Permissiveness is seen as objectionable because it’s believed that kids left to their own devices won’t turn out the way we’d like. It’s a particular set of goals, in other words, that animates traditional discipline. These goals require that children be monitored carefully, told exactly what to do, rewarded when they comply and punished when they don’t. This agenda suggests a fundamental distrust of children (and perhaps of people in general), which indeed seems to waft off the pages of many parenting resources as well as writings about character education and discipline at school.28 The author of a book called The Pampered Child Syndrome, for example, describes kids as “experts” at exploiting us and twisting our good intentions to their own selfish purposes. We may “want our children to express their feelings and be heard,” but that sentiment will just be interpreted by them to mean “I should never do anything unless I feel like doing it.”29
If you believe that we need to crack down on young reprobates—and keep a close watch on all children since any of them will likely turn into a reprobate given half a chance—then you will be appalled by parents who allow children too much freedom. In fact, a child’s demand for freedom strikes some people as disturbing in itself, which is why so many seem determined to take kids down a peg, rein them in, teach them their place. This impulse is sometimes rationalized as being for the benefit of the child (“Better to learn now that the real world isn’t going to coddle you!”), but people who talk this way seem to harbor a resentment of children and a resistance to allowing them to make their own decisions that has very little to do with what’s in the best interests of the children themselves.
To lay the groundwork for recommendations rooted more in “doing to” than “working with,” it’s necessary to convince oneself and others that children at present are not controlled enough. “Description is prescription,” the conservative columnist David Brooks observed. “If you can get people to see the world as you do, you have unwittingly framed every subsequent choice.”30 If we can keep up the pretense that adults are too permissive with children, then we’re more likely to accept the recommendation that what children really need is . . . more control.
Perhaps we can make sense of such attitudes by understanding them in a wider social context. Could it be that it’s not only kids who are seen as too big for their britches, that they represent one of several constituencies that wants more than they’ve traditionally been permitted? Privileges have been reserved for some and not others, of course, so maybe parenting is just another stage on which the slow, fitful struggle to make our society more egalitarian and inclusive is played out. Time was when African Americans paid a steep price for being uppity and not knowing their place. Women were expected to be satisfied with second-class jobs and smaller paychecks; those who spoke out about lack of opportunities, or the assumption that they had to play a caretaker role even at work, were described as shrill and pushy—or worse. Gays had to keep their identity a secret, and their desire to marry their life partners prompted an outpouring of rage as if the institution of marriage itself would somehow be imperiled.

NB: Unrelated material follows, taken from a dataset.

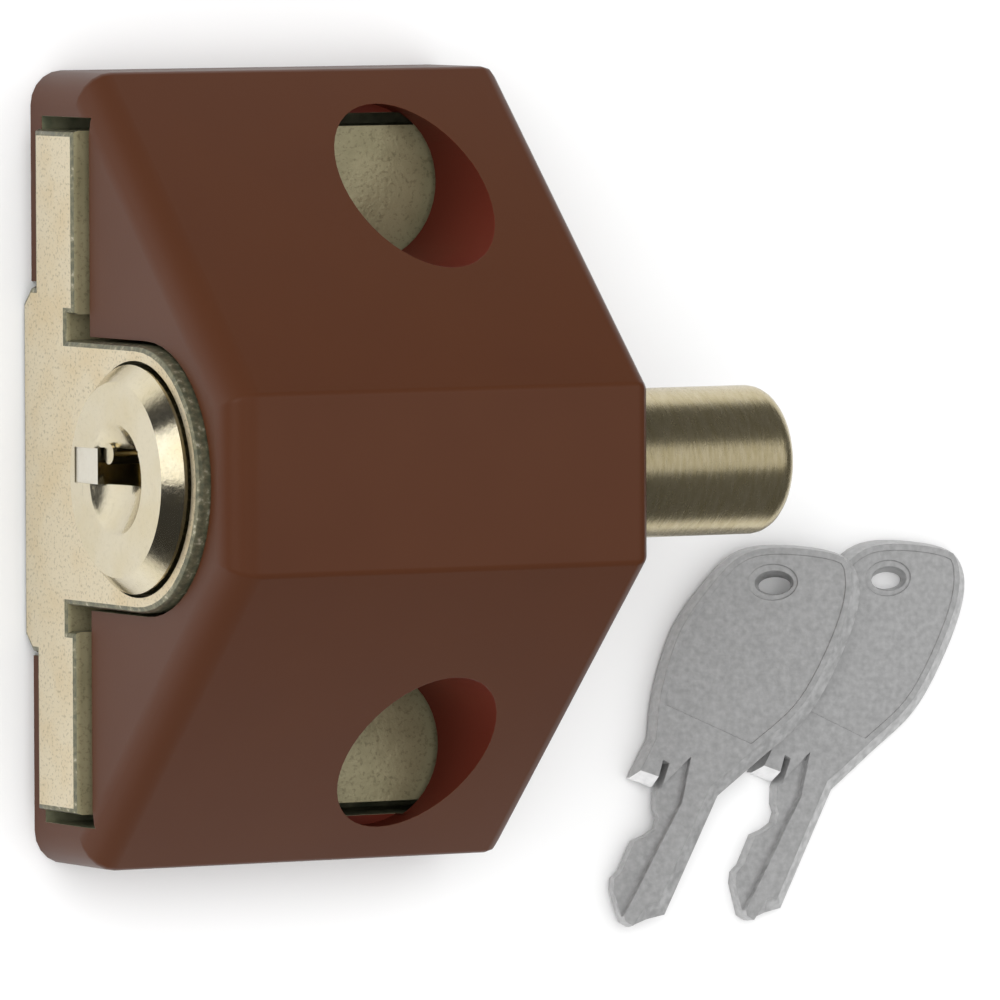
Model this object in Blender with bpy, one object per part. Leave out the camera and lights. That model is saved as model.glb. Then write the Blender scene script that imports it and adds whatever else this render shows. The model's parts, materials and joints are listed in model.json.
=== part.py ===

Alongside race, gender, and sexual orientation, there is age—with discrimination not only of seniors but of, well, juniors. Of course some limits, based on lack of maturity, are reasonable, but one of the most entrenched norms in our society is that kids should shut up and do what they’re told; whether what they’ve been told is reasonable doesn’t even figure into it. Thus, what is portrayed as narcissism or entitlement—and blamed on the reliable bogeyman of permissive parenting—may really constitute something as simple as a demand on the part of young people to have some say about their lives and to be treated with respect.
To identify the primary problem with parenting as overindulgence—which traditionalists have done for centuries—is not only to distort reality but to change things for the worse by encouraging an acceleration of harmful practices and discouraging parents from doing what makes sense. We’re left wondering how many children have failed to get what they need because their parents were terrified of being regarded as insufficiently
firm.
CHAPTER 3
Overstating Overparenting
Contemporary parents, we’re told, are screwing up their kids in two distinct ways. First, they give in too readily, let children get away with too much, and fail to set limits. Those, of course, are the charges that have occupied us up to this point in the book. The second complaint, to which we now turn our attention, is that parents are overly solicitous: They do too much for their kids, shielding them from the hard knocks of life. From this perspective, a wide-angle view of our society reveals a landscape dotted with millions of well-meaning but misguided moms and dads who are—pick your metaphor—hovering over their children, raising them in a bubble, or cushioning them from unpleasant circumstances. Again and again we’re warned that kids are being “overparented” and therefore that they aren’t prepared for the harsh realities of adulthood.
These two narratives are very different from one another. To say that parents are permissive with their kids (“Do whatever you want”) is obviously not the same as saying that they’re too involved in their kids’ lives (“Here, let me do that for you”). Indeed, it takes some mental gymnastics to explain how they could be guilty of both, particularly if permissiveness is understood as a kind of “underparenting.”
Viewed from another perspective, though, the two accusations may be related. What matters is the reason parents are thought to be too protective and involved. If it’s because they want to indulge or coddle their kids, then that begins to look like a form of permissiveness. Whether that really is the best way of understanding what’s going on is a question to which we’ll return. But regardless of whether the two narratives can be reconciled, one feature they clearly share is popularity. Both have been repeated so frequently that their accuracy has come to be taken for granted.